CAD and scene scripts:
- - -
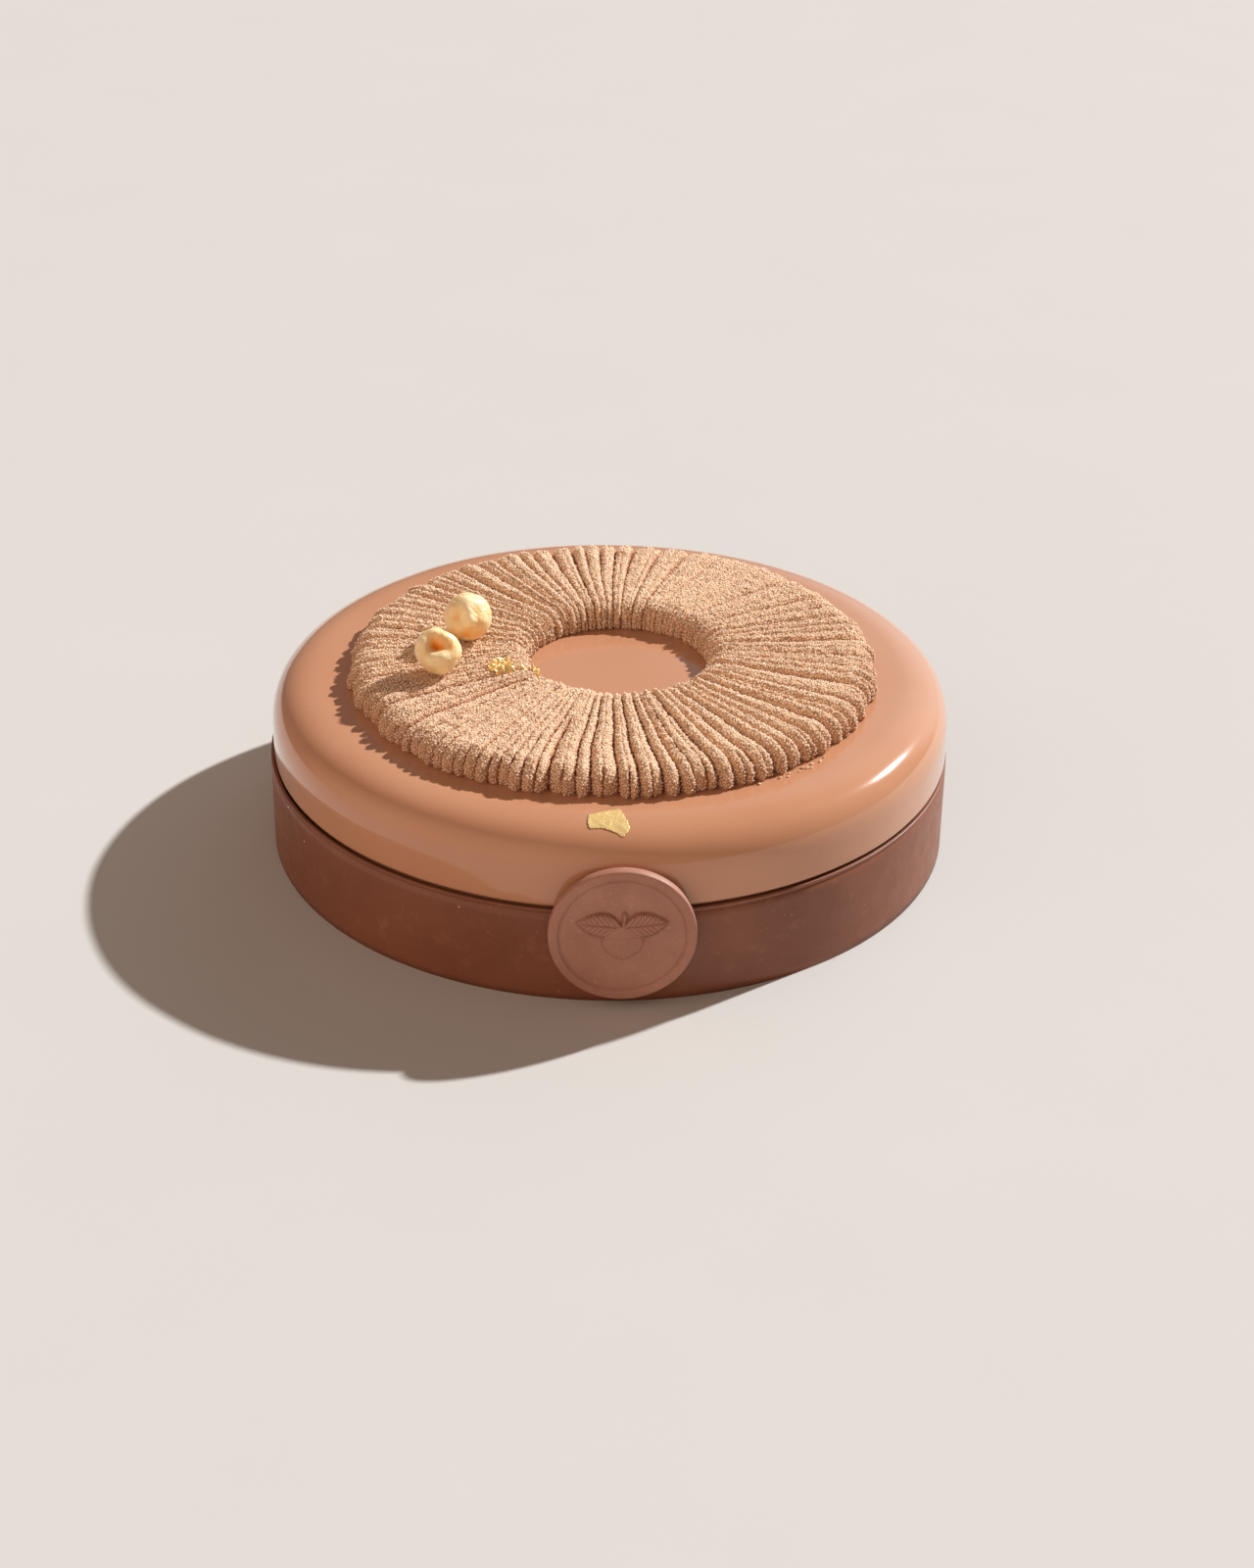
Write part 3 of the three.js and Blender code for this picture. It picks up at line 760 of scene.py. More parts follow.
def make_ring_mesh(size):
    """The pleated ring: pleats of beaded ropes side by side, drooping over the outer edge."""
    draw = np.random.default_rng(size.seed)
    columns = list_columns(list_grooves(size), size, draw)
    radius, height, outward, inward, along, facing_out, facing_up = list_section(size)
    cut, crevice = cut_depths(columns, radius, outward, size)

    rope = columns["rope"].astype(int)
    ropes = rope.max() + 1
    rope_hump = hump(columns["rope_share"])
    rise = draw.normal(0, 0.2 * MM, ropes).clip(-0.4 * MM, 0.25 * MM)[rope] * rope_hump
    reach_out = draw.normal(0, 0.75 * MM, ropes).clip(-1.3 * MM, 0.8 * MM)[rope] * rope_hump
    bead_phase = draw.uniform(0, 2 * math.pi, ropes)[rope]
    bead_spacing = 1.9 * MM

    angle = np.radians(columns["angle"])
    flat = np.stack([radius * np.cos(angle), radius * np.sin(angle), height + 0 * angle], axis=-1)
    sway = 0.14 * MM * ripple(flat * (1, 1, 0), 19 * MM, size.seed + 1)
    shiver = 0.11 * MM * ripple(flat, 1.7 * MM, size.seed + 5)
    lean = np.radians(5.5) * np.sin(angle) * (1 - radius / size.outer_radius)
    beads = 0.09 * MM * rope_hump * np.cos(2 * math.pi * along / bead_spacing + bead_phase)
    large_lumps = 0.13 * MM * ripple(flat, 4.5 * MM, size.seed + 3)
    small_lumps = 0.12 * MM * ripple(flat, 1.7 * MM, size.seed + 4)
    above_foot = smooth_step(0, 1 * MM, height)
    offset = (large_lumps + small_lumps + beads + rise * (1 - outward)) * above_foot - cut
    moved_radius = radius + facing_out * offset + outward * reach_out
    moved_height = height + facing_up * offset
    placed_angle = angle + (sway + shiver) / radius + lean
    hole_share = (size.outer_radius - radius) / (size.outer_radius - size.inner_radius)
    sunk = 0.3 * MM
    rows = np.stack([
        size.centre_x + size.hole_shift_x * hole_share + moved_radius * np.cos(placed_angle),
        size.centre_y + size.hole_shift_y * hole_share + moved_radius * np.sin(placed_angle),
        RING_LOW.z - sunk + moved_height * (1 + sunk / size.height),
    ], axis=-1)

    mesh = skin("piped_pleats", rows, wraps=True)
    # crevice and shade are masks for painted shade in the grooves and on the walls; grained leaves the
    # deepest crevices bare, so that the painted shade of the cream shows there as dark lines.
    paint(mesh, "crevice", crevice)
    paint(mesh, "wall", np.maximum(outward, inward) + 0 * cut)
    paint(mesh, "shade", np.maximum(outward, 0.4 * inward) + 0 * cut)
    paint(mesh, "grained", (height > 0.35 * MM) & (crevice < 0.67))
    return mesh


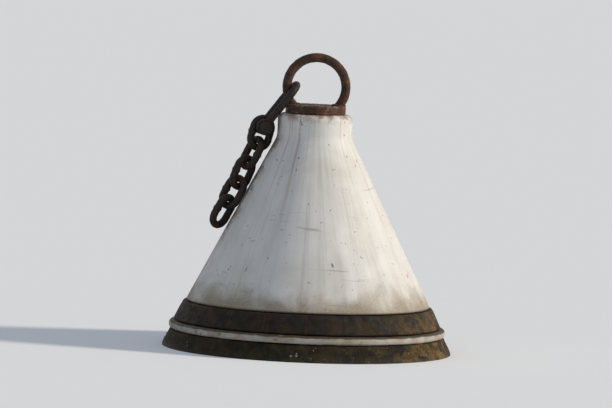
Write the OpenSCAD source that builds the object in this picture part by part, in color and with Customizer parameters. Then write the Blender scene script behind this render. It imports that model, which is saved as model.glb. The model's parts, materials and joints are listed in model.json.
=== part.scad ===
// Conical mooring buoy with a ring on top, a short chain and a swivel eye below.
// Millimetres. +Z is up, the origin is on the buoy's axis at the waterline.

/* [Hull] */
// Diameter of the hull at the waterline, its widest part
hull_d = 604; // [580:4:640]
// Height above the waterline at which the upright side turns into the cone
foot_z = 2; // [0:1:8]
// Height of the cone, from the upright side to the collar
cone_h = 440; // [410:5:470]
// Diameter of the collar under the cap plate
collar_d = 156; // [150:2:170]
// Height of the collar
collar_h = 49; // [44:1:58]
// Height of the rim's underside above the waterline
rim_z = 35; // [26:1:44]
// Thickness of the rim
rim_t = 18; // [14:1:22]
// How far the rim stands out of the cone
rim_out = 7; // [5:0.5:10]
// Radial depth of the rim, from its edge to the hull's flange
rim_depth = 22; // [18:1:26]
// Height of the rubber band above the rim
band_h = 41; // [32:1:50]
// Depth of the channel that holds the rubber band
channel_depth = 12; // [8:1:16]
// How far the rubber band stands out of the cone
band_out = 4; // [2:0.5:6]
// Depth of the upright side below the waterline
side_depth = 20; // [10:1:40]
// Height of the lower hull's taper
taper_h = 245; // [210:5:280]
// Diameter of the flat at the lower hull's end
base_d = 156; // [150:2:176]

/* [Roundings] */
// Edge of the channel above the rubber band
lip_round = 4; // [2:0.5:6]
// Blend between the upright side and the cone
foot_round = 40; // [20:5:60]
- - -
**Short exercise**
Can you restate every record above word for word?

**Solution for this task**
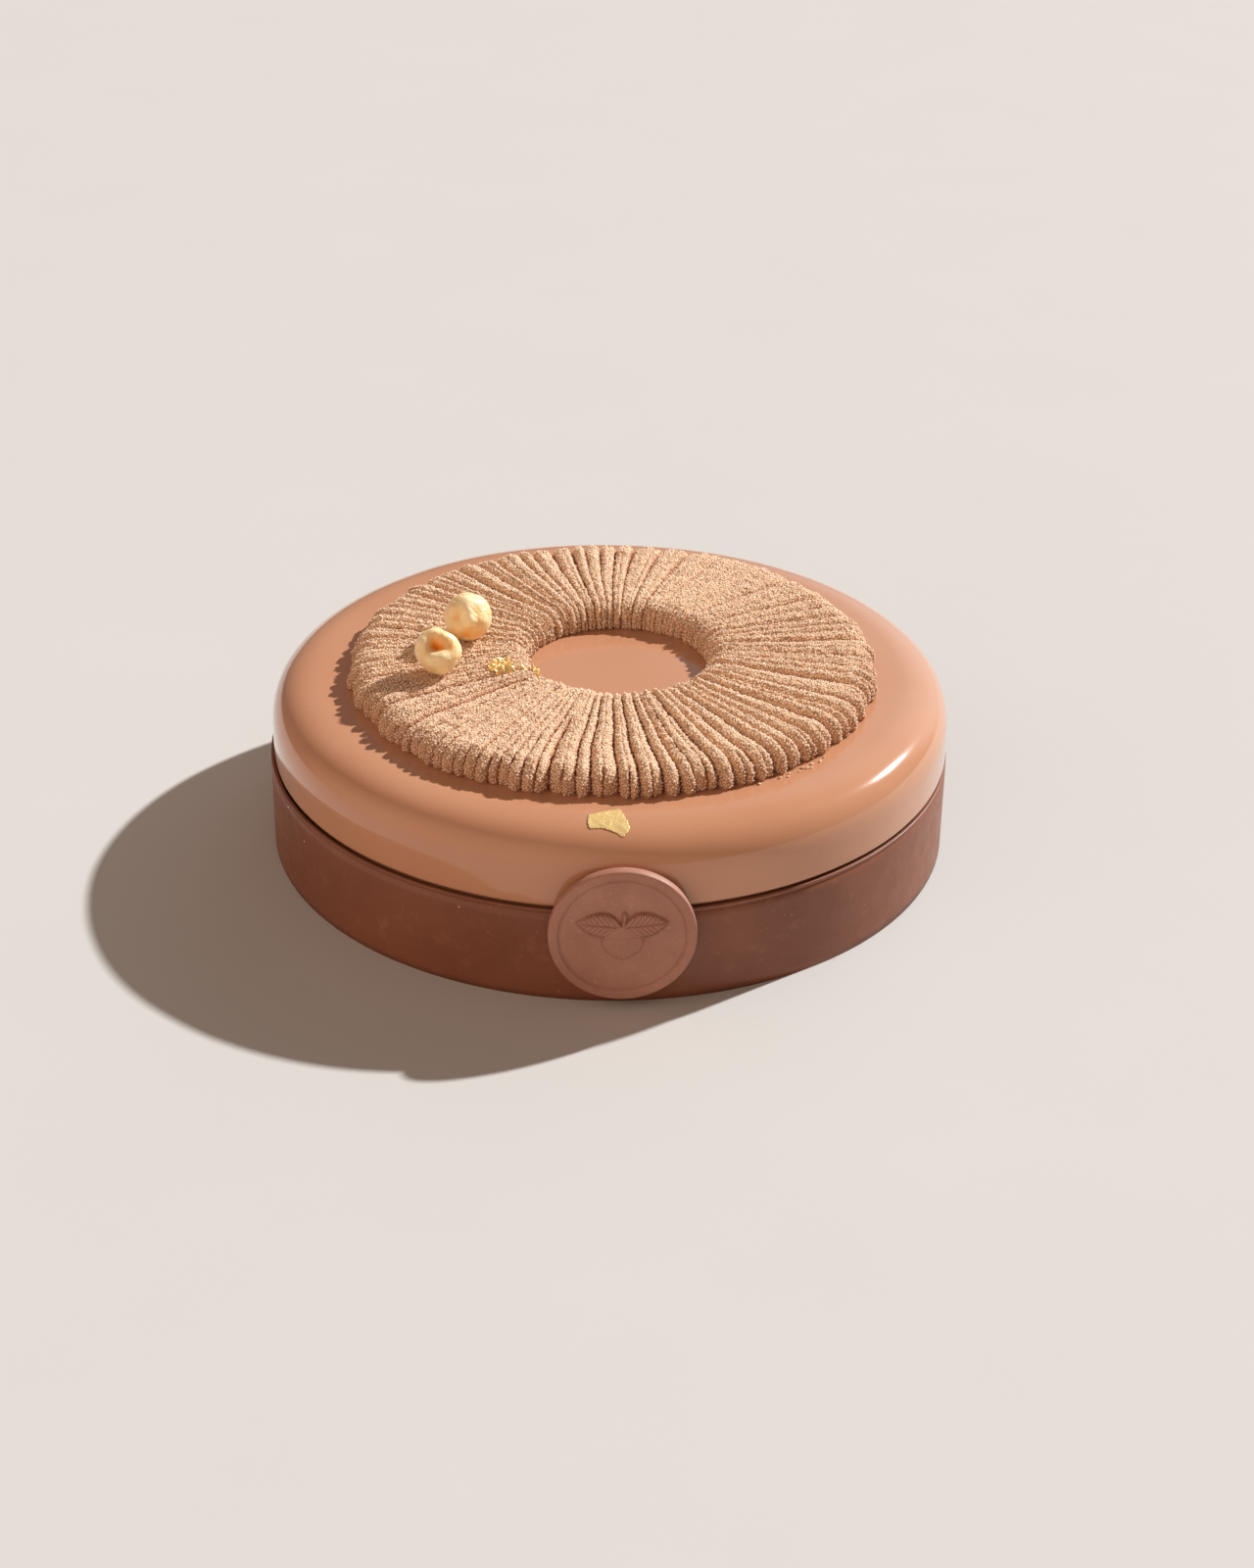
Write part 3 of the three.js and Blender code for this picture. It picks up at line 760 of scene.py. More parts follow.
def make_ring_mesh(size):
    """The pleated ring: pleats of beaded ropes side by side, drooping over the outer edge."""
    draw = np.random.default_rng(size.seed)
    columns = list_columns(list_grooves(size), size, draw)
    radius, height, outward, inward, along, facing_out, facing_up = list_section(size)
    cut, crevice = cut_depths(columns, radius, outward, size)

    rope = columns["rope"].astype(int)
    ropes = rope.max() + 1
    rope_hump = hump(columns["rope_share"])
    rise = draw.normal(0, 0.2 * MM, ropes).clip(-0.4 * MM, 0.25 * MM)[rope] * rope_hump
    reach_out = draw.normal(0, 0.75 * MM, ropes).clip(-1.3 * MM, 0.8 * MM)[rope] * rope_hump
    bead_phase = draw.uniform(0, 2 * math.pi, ropes)[rope]
    bead_spacing = 1.9 * MM

    angle = np.radians(columns["angle"])
    flat = np.stack([radius * np.cos(angle), radius * np.sin(angle), height + 0 * angle], axis=-1)
    sway = 0.14 * MM * ripple(flat * (1, 1, 0), 19 * MM, size.seed + 1)
    shiver = 0.11 * MM * ripple(flat, 1.7 * MM, size.seed + 5)
    lean = np.radians(5.5) * np.sin(angle) * (1 - radius / size.outer_radius)
    beads = 0.09 * MM * rope_hump * np.cos(2 * math.pi * along / bead_spacing + bead_phase)
    large_lumps = 0.13 * MM * ripple(flat, 4.5 * MM, size.seed + 3)
    small_lumps = 0.12 * MM * ripple(flat, 1.7 * MM, size.seed + 4)
    above_foot = smooth_step(0, 1 * MM, height)
    offset = (large_lumps + small_lumps + beads + rise * (1 - outward)) * above_foot - cut
    moved_radius = radius + facing_out * offset + outward * reach_out
    moved_height = height + facing_up * offset
    placed_angle = angle + (sway + shiver) / radius + lean
    hole_share = (size.outer_radius - radius) / (size.outer_radius - size.inner_radius)
    sunk = 0.3 * MM
    rows = np.stack([
        size.centre_x + size.hole_shift_x * hole_share + moved_radius * np.cos(placed_angle),
        size.centre_y + size.hole_shift_y * hole_share + moved_radius * np.sin(placed_angle),
        RING_LOW.z - sunk + moved_height * (1 + sunk / size.height),
    ], axis=-1)

    mesh = skin("piped_pleats", rows, wraps=True)
    # crevice and shade are masks for painted shade in the grooves and on the walls; grained leaves the
    # deepest crevices bare, so that the painted shade of the cream shows there as dark lines.
    paint(mesh, "crevice", crevice)
    paint(mesh, "wall", np.maximum(outward, inward) + 0 * cut)
    paint(mesh, "shade", np.maximum(outward, 0.4 * inward) + 0 * cut)
    paint(mesh, "grained", (height > 0.35 * MM) & (crevice < 0.67))
    return mesh


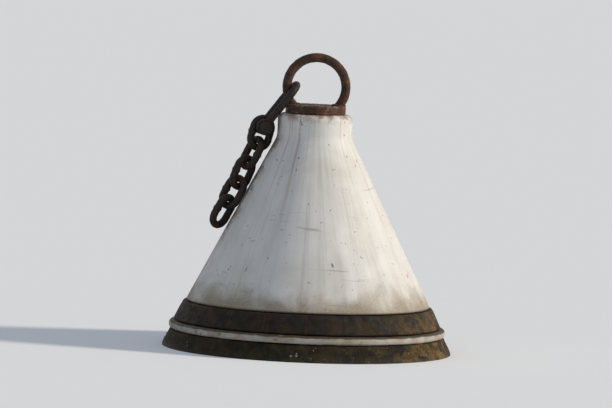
Write the OpenSCAD source that builds the object in this picture part by part, in color and with Customizer parameters. Then write the Blender scene script behind this render. It imports that model, which is saved as model.glb. The model's parts, materials and joints are listed in model.json.
=== part.scad ===
// Conical mooring buoy with a ring on top, a short chain and a swivel eye below.
// Millimetres. +Z is up, the origin is on the buoy's axis at the waterline.

/* [Hull] */
// Diameter of the hull at the waterline, its widest part
hull_d = 604; // [580:4:640]
// Height above the waterline at which the upright side turns into the cone
foot_z = 2; // [0:1:8]
// Height of the cone, from the upright side to the collar
cone_h = 440; // [410:5:470]
// Diameter of the collar under the cap plate
collar_d = 156; // [150:2:170]
// Height of the collar
collar_h = 49; // [44:1:58]
// Height of the rim's underside above the waterline
rim_z = 35; // [26:1:44]
// Thickness of the rim
rim_t = 18; // [14:1:22]
// How far the rim stands out of the cone
rim_out = 7; // [5:0.5:10]
// Radial depth of the rim, from its edge to the hull's flange
rim_depth = 22; // [18:1:26]
// Height of the rubber band above the rim
band_h = 41; // [32:1:50]
// Depth of the channel that holds the rubber band
channel_depth = 12; // [8:1:16]
// How far the rubber band stands out of the cone
band_out = 4; // [2:0.5:6]
// Depth of the upright side below the waterline
side_depth = 20; // [10:1:40]
// Height of the lower hull's taper
taper_h = 245; // [210:5:280]
// Diameter of the flat at the lower hull's end
base_d = 156; // [150:2:176]

/* [Roundings] */
// Edge of the channel above the rubber band
lip_round = 4; // [2:0.5:6]
// Blend between the upright side and the cone
foot_round = 40; // [20:5:60]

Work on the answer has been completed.